◆ **DIRECTIVE**
Can the data below be set down again exactly, line for line?
########
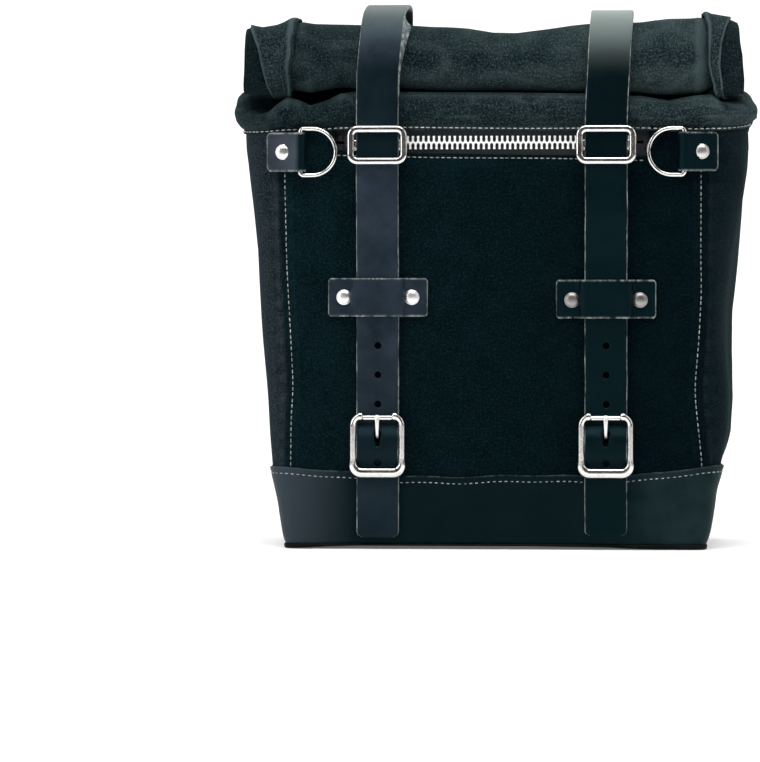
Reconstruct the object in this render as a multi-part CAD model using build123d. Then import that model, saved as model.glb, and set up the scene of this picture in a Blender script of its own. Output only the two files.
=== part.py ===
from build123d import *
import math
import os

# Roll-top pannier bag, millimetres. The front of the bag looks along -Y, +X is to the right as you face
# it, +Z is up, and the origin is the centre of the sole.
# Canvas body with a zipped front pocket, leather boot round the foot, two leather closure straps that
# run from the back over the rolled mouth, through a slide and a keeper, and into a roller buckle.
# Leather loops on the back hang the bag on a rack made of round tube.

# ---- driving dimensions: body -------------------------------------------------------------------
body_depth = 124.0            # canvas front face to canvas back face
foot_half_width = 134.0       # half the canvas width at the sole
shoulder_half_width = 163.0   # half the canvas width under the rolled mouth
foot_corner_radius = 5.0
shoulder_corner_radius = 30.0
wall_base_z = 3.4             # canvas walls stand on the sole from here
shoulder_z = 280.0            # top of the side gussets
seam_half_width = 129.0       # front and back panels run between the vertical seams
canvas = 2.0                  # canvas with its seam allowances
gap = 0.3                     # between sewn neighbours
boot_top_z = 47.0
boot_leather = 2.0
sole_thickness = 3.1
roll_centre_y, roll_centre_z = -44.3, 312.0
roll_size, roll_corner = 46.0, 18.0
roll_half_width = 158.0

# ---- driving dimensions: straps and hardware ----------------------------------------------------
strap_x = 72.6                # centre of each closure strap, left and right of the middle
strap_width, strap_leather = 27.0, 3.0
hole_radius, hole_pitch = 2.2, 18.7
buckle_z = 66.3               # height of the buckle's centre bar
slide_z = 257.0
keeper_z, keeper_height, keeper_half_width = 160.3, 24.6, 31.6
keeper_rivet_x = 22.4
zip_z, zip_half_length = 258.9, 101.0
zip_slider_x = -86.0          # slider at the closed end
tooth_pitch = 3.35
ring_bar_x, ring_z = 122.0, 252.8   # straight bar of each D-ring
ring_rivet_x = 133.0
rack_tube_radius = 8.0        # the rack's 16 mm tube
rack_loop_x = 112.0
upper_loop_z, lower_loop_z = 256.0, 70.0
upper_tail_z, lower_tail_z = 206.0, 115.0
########
◆ **TASK ANSWER**
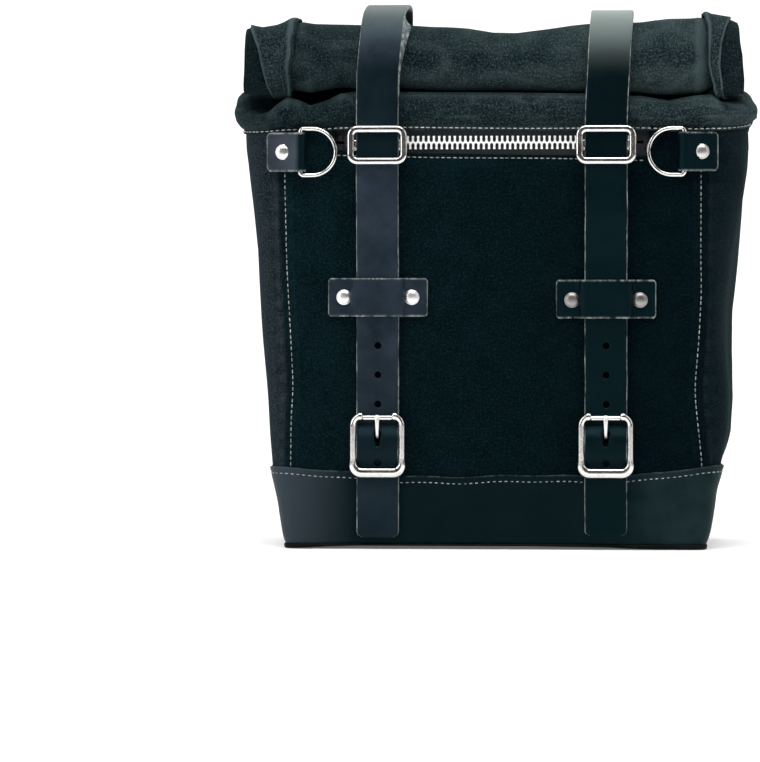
Reconstruct the object in this render as a multi-part CAD model using build123d. Then import that model, saved as model.glb, and set up the scene of this picture in a Blender script of its own. Output only the two files.
=== part.py ===
from build123d import *
import math
import os

# Roll-top pannier bag, millimetres. The front of the bag looks along -Y, +X is to the right as you face
# it, +Z is up, and the origin is the centre of the sole.
# Canvas body with a zipped front pocket, leather boot round the foot, two leather closure straps that
# run from the back over the rolled mouth, through a slide and a keeper, and into a roller buckle.
# Leather loops on the back hang the bag on a rack made of round tube.

# ---- driving dimensions: body -------------------------------------------------------------------
body_depth = 124.0            # canvas front face to canvas back face
foot_half_width = 134.0       # half the canvas width at the sole
shoulder_half_width = 163.0   # half the canvas width under the rolled mouth
foot_corner_radius = 5.0
shoulder_corner_radius = 30.0
wall_base_z = 3.4             # canvas walls stand on the sole from here
shoulder_z = 280.0            # top of the side gussets
seam_half_width = 129.0       # front and back panels run between the vertical seams
canvas = 2.0                  # canvas with its seam allowances
gap = 0.3                     # between sewn neighbours
boot_top_z = 47.0
boot_leather = 2.0
sole_thickness = 3.1
roll_centre_y, roll_centre_z = -44.3, 312.0
roll_size, roll_corner = 46.0, 18.0
roll_half_width = 158.0

# ---- driving dimensions: straps and hardware ----------------------------------------------------
strap_x = 72.6                # centre of each closure strap, left and right of the middle
strap_width, strap_leather = 27.0, 3.0
hole_radius, hole_pitch = 2.2, 18.7
buckle_z = 66.3               # height of the buckle's centre bar
slide_z = 257.0
keeper_z, keeper_height, keeper_half_width = 160.3, 24.6, 31.6
keeper_rivet_x = 22.4
zip_z, zip_half_length = 258.9, 101.0
zip_slider_x = -86.0          # slider at the closed end
tooth_pitch = 3.35
ring_bar_x, ring_z = 122.0, 252.8   # straight bar of each D-ring
ring_rivet_x = 133.0
rack_tube_radius = 8.0        # the rack's 16 mm tube
rack_loop_x = 112.0
upper_loop_z, lower_loop_z = 256.0, 70.0
upper_tail_z, lower_tail_z = 206.0, 115.0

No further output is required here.